Bossier Sheriff Julian Whittington reports that the inmate farm crew at the Bossier Sheriff’s Office Corrections Facilities has harvested more than 37,000 pounds of vegetables so far this year, food that will be used to feed them and other inmates at the corrections facilities in Plain Dealing.

Photo by David Reynolds, Bossier Sheriff’s Office.
Photo by David Reynolds, Bossier Sheriff’s Office.

More than 16,000 pounds of squash, 3,600 pounds of potatoes and 3,500 pounds of cucumbers have already been picked, as well as more than 1,800 ears of corn, 500 cantaloupes and 200 watermelons.

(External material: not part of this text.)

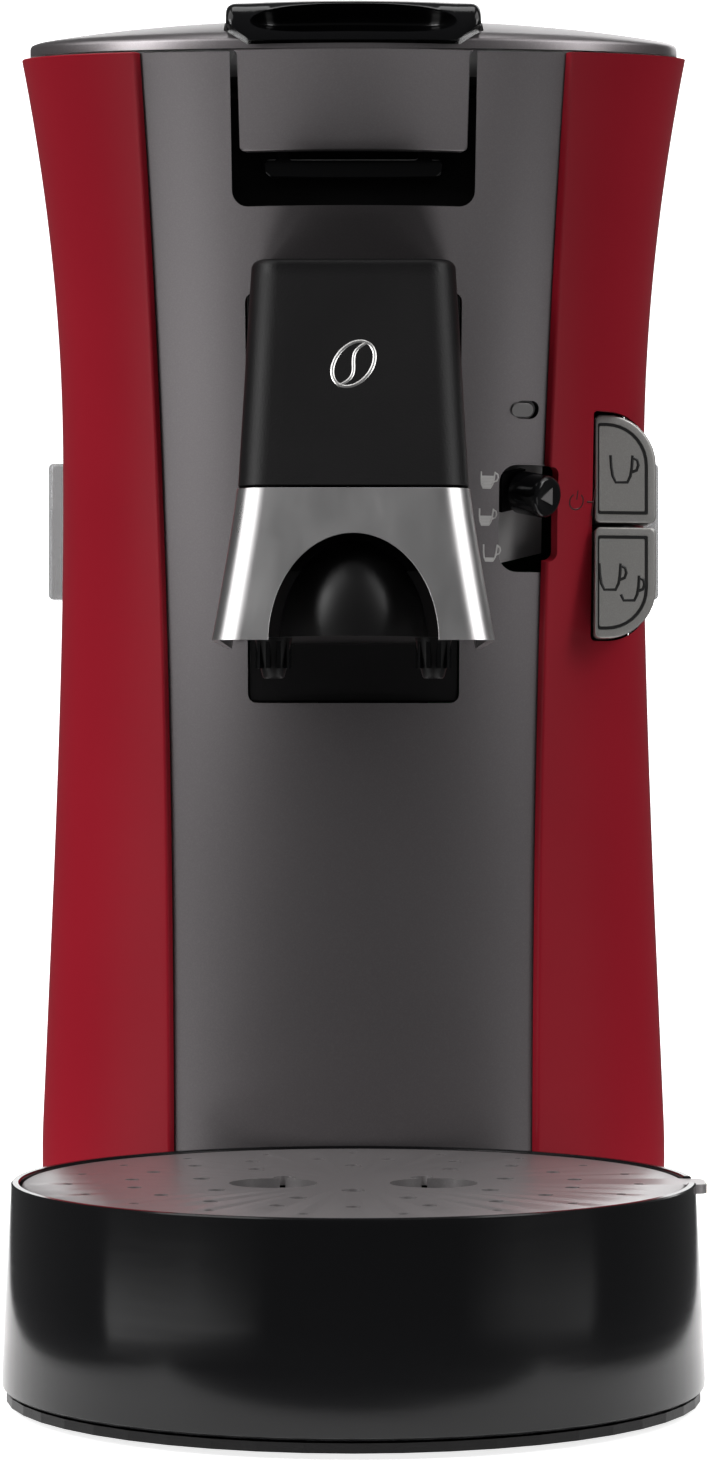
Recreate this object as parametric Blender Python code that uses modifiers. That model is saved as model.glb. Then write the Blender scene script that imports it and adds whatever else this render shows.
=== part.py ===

The farm crew is nearly complete with picking of other crops and has yielded thus far more than 12,800 pounds of tomatoes, 900 pounds of okra, and 170 pounds of peppers.

Although the inmate crew planted purple hull peas twice this growing season, there will be no yield of peas because of the excessive amount of rain that washed out the crops.

The “Pea Farm” where the vegetables are grown is located on some 30 acres of land near the Bossier Minimum Security Facility and has been in operation since 1995.  Non-violent offenders break the ground, sow the seeds, irrigate and work the fields and harvest the vegetables to produce some of the food that they and other inmates will eat.

In addition to the food supplement, having inmates work for their food keeps them active, and when they are done for the day, they are ready to back to the jail, settle down for an uneventful evening and get rested for the next day.